Ingredients
The following ingredients have 6 Servings
- 3 tbs paprika
- 2 tbs salt *to taste
- 2 tsp black pepper
- 1 tsp chilli powder
- 1 tsp garlic powder
- 1/2 tsp dried thyme
- 1/2 cup honey
- 1/4 cup red wine vinegar
- 3 tbs olive oil
- 1 onion halved peeled
- 2kg shoulder roast pork, bone in
- 1/2 cup barbecue sauce
Instruction
- Mix together all the spices with a fork and then stir in the honey, vinegar and oil to make a paste.
- Place onion in the slow cooker and then top with the pork. Pour the honey paste over the pork, allowing it to run down the sides.
- Turn slow cooker to low and cook for 7-8 hours, or until the meat is tender enough to shred apart with a fork.

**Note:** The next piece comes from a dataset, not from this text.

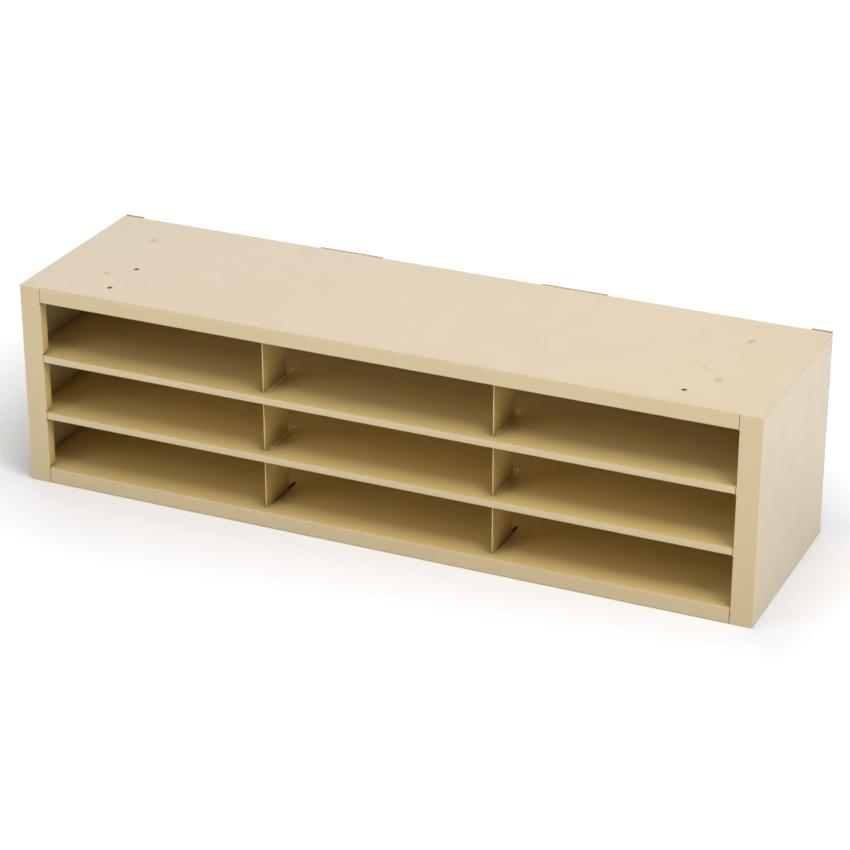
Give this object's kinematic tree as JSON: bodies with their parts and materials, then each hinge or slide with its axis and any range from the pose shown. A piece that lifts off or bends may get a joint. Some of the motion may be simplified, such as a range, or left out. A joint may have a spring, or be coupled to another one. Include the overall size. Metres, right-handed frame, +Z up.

- Once the pork is cooked, pour the liquid into a saucepan and allow to cool, skimming off the fat as it surfaces.
- When the pork is cool enough to handle, remove the skin and fat. Using two forks, flake the meat into small pieces. Place the shredded pork into a bowl.
- Combine the liquid in the saucepan with the barbecue sauce and gently boil until the sauce thickens slightly. Mix the sauce into the pork and serve.